#### Problem:
Copy every line that contains the string "body" from the entries below.

-*-*-

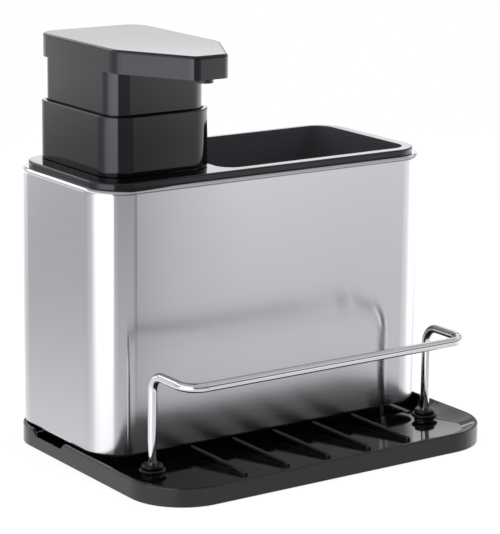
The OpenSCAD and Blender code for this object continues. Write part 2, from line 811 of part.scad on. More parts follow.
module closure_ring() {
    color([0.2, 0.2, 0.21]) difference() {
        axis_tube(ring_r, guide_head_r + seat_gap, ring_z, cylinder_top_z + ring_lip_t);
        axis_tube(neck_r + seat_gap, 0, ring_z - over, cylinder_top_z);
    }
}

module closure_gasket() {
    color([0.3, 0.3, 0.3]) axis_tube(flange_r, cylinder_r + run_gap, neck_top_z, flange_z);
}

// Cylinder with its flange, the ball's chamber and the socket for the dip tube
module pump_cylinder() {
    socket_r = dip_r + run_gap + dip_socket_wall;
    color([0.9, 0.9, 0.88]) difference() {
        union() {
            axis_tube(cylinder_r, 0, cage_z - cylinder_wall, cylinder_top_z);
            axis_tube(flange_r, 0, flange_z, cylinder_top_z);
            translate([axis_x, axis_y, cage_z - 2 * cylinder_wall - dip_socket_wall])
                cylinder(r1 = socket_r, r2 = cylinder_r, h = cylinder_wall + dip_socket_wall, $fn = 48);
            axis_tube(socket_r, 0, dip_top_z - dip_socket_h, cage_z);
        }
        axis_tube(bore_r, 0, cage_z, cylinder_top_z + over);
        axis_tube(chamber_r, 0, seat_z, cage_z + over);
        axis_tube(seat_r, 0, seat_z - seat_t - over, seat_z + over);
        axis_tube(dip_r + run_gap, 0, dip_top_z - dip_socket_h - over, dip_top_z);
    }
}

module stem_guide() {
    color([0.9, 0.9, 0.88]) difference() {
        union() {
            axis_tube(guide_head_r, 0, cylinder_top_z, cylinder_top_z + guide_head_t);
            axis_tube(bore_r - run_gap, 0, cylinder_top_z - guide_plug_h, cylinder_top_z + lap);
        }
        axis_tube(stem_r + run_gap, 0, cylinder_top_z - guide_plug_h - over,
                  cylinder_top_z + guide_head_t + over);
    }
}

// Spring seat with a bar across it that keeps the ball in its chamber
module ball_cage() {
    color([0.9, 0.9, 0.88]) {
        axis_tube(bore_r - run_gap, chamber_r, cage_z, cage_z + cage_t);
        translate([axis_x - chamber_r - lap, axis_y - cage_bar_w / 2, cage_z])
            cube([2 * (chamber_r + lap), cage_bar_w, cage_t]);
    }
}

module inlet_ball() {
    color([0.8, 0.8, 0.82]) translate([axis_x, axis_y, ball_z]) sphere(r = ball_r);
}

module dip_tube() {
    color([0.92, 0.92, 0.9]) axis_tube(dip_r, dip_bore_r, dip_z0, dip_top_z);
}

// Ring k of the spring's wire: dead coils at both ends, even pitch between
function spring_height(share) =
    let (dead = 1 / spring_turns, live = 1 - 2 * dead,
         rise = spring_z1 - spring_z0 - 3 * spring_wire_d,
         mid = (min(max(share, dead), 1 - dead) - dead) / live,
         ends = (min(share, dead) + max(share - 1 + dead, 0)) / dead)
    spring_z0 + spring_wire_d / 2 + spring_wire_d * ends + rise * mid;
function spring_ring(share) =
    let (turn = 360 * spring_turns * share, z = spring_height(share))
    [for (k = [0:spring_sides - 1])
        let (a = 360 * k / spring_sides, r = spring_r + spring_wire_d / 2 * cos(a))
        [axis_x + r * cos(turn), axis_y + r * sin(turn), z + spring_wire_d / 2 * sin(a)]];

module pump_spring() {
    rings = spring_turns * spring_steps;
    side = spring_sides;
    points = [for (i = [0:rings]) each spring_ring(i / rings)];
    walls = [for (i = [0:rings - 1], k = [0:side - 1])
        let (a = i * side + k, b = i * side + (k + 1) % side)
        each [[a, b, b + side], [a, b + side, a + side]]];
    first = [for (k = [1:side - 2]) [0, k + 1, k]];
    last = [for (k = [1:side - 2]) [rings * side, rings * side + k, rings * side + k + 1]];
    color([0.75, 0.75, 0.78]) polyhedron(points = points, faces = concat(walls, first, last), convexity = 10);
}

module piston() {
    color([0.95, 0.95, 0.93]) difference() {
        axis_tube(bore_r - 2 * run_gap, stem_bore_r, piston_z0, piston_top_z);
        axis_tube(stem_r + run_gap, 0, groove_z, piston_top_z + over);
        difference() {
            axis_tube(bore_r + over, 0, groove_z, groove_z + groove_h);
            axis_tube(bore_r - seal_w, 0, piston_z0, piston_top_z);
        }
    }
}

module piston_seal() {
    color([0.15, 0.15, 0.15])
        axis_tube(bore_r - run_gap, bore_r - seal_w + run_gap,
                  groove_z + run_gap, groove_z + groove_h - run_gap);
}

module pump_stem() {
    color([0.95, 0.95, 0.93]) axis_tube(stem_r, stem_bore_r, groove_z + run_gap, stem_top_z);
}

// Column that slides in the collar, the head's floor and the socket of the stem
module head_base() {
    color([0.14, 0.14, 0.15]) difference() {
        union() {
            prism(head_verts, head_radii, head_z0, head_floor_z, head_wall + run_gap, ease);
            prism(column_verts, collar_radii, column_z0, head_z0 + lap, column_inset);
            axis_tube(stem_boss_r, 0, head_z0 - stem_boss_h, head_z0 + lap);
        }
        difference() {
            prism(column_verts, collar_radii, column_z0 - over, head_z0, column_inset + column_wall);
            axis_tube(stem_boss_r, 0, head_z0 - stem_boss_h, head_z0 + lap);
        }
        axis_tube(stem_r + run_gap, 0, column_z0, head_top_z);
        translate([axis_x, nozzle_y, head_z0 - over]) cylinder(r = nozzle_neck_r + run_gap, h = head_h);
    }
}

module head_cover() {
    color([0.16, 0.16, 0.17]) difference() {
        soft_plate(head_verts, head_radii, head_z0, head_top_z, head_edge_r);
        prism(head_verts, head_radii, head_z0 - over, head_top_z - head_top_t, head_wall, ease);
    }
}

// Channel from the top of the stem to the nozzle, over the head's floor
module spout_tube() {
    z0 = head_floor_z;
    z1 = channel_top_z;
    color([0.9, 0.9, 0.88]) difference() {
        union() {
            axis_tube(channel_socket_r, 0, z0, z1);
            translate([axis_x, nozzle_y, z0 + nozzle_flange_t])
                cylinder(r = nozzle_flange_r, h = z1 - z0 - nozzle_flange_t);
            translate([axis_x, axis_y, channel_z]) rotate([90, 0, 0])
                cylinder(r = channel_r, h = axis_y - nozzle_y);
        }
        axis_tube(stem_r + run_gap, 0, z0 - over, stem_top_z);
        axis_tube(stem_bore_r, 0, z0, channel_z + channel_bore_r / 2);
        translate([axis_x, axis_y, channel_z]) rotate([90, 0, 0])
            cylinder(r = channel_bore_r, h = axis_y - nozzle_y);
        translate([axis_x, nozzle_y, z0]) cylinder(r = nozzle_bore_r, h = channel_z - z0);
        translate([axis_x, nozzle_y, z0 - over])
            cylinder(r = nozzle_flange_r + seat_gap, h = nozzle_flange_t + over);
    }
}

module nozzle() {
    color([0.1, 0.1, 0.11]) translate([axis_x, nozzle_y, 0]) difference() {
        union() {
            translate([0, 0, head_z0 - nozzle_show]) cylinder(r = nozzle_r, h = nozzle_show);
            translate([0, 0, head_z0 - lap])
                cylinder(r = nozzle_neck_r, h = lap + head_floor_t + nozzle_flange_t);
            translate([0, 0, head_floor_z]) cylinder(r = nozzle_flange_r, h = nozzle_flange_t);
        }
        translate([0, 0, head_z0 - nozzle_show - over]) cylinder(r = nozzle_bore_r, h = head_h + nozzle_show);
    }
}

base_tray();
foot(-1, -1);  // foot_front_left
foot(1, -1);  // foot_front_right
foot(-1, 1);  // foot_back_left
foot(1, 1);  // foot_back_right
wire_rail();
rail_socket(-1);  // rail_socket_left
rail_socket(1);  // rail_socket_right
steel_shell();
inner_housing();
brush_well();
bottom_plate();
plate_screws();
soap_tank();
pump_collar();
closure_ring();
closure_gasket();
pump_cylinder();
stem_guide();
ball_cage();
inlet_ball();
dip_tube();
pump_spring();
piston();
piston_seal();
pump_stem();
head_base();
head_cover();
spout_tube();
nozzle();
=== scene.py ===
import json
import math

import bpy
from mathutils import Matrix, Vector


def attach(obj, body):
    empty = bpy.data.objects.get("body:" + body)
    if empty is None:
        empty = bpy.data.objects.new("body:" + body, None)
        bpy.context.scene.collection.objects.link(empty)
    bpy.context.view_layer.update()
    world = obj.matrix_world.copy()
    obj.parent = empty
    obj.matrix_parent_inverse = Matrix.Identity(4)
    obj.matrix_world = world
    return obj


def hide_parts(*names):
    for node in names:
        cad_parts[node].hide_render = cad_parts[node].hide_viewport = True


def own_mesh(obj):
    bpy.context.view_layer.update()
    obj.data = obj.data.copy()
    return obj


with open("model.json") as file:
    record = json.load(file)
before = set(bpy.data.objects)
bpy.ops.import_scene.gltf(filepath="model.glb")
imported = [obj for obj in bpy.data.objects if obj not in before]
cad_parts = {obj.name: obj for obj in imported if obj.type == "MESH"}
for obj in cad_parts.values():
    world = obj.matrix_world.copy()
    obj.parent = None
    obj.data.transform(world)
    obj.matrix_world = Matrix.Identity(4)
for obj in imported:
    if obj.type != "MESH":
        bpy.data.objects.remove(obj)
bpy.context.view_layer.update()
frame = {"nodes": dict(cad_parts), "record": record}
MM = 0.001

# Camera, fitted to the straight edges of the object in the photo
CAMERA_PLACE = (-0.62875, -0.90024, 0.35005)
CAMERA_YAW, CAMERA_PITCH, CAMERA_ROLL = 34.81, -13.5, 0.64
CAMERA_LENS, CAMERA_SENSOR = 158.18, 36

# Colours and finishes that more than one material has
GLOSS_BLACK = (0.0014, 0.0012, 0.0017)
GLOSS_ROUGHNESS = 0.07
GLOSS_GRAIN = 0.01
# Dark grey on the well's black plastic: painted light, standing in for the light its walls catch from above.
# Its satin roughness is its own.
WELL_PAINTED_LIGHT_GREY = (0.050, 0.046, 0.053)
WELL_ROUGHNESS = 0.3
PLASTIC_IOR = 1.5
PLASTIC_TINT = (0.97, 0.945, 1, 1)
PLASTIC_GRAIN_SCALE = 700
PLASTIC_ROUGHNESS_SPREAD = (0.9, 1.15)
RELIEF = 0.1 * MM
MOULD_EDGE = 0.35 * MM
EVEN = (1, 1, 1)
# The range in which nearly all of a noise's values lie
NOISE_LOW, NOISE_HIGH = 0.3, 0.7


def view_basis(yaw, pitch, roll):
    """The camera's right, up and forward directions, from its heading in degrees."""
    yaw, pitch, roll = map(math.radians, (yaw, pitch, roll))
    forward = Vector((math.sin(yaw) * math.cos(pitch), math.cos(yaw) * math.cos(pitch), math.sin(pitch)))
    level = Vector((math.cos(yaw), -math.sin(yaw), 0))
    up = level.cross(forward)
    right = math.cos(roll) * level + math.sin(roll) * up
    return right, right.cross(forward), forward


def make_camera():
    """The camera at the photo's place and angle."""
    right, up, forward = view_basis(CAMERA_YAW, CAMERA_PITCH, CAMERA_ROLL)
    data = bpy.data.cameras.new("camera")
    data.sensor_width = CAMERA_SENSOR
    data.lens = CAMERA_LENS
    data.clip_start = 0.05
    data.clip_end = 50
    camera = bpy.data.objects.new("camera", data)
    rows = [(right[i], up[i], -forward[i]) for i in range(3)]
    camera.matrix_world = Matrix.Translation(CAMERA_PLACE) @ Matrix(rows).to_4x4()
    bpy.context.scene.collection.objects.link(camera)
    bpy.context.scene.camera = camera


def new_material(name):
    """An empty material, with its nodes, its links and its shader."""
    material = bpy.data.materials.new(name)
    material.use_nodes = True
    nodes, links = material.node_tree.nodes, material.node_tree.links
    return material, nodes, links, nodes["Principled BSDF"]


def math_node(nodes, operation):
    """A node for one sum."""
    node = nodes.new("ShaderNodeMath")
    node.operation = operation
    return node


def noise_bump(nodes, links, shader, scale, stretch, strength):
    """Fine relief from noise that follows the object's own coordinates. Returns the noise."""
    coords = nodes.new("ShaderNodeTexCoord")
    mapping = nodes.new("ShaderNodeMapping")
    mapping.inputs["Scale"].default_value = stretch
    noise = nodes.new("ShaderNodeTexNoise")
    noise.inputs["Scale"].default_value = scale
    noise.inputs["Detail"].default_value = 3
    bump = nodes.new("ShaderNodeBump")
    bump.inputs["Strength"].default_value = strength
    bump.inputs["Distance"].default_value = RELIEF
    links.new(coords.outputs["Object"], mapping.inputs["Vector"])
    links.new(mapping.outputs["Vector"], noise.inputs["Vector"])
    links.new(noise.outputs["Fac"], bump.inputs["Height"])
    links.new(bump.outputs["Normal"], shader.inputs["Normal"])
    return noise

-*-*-

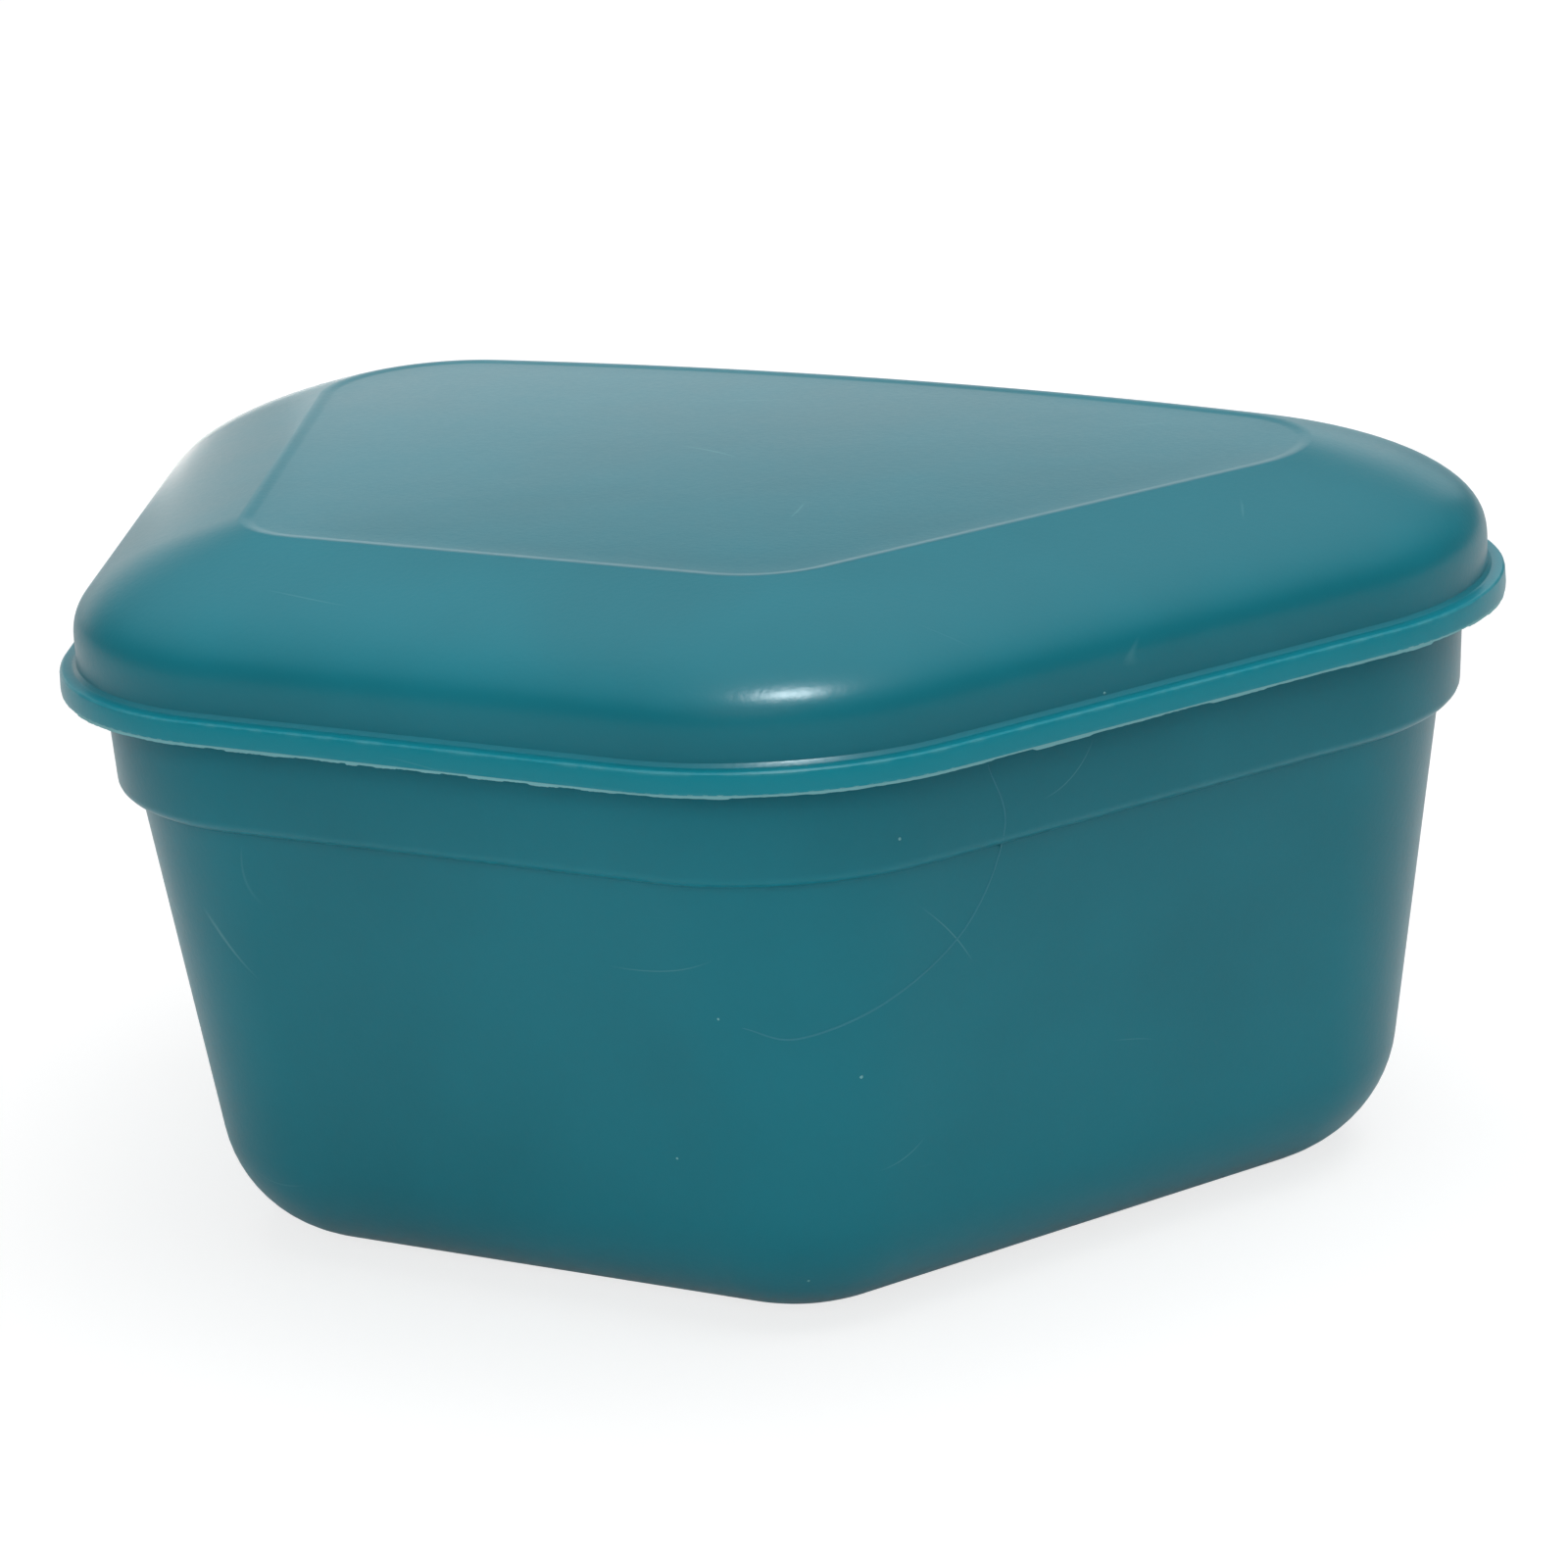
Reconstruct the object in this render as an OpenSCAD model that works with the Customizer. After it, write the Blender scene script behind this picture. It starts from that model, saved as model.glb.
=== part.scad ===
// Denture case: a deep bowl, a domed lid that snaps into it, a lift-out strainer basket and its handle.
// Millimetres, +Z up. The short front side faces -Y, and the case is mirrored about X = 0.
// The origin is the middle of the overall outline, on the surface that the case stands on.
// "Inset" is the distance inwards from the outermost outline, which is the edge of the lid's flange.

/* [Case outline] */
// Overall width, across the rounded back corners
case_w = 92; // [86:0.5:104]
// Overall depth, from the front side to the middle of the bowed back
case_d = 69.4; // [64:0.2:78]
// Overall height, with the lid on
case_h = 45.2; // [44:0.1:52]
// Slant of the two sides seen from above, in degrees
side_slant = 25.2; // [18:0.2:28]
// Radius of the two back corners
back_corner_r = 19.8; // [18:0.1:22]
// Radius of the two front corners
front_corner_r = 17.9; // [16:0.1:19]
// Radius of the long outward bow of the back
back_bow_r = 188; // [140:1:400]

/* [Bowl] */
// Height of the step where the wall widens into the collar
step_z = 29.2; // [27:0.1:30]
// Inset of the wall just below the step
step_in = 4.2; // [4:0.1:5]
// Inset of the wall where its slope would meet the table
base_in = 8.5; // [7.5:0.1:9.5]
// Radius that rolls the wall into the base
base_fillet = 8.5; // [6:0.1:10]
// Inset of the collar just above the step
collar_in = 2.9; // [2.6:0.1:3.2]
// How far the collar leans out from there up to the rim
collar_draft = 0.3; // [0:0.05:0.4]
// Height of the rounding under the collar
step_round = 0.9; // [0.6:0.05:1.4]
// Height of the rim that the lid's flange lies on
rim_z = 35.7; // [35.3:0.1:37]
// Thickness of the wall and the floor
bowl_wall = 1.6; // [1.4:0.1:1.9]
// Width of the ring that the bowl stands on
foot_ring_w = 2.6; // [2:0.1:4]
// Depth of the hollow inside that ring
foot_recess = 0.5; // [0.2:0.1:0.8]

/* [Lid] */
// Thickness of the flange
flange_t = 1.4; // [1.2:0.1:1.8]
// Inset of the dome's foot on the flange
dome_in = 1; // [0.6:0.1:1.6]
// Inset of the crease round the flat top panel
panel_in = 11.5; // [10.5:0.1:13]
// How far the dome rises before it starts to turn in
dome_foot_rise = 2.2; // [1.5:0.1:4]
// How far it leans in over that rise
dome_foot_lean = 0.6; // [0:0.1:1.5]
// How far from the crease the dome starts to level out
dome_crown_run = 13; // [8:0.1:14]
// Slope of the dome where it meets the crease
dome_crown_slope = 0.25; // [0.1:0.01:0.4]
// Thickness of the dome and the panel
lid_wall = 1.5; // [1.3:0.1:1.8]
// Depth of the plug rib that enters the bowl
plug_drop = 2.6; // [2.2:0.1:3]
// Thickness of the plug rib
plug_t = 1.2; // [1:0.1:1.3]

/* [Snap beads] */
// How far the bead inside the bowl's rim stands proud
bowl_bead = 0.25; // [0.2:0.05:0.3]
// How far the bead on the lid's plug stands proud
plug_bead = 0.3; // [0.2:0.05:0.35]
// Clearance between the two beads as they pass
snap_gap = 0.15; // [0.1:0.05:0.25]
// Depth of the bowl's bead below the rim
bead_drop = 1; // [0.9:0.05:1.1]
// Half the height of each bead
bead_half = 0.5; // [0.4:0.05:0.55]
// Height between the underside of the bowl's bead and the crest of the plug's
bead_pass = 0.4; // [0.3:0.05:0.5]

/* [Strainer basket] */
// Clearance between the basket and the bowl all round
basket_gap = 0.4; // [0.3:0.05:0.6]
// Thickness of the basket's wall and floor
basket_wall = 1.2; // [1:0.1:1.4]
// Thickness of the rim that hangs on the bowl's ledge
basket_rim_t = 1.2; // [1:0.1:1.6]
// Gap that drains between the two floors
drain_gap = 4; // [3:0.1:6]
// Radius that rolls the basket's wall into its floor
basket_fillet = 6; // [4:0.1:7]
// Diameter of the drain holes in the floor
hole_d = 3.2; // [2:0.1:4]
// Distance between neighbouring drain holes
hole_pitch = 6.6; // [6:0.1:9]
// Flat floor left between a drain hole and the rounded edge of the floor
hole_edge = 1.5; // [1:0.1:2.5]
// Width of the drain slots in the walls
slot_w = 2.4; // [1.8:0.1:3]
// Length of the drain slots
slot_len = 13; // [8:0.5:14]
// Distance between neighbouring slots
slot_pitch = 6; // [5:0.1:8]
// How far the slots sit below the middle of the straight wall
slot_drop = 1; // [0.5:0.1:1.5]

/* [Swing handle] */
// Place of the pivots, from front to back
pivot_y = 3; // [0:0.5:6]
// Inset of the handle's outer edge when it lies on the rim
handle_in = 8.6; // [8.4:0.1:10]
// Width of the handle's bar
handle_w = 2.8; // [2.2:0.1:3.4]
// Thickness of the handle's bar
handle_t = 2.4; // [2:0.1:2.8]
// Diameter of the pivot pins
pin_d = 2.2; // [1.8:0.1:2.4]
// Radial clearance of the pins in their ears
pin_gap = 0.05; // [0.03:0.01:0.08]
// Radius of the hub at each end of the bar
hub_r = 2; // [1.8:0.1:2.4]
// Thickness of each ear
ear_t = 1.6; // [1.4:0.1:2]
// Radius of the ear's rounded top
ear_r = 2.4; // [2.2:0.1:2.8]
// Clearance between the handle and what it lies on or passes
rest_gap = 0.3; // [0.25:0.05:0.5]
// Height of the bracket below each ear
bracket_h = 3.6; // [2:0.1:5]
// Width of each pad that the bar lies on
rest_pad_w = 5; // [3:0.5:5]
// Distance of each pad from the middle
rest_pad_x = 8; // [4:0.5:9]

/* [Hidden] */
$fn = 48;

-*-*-

#### Response below:
def attach(obj, body):
    empty = bpy.data.objects.get("body:" + body)
        empty = bpy.data.objects.new("body:" + body, None)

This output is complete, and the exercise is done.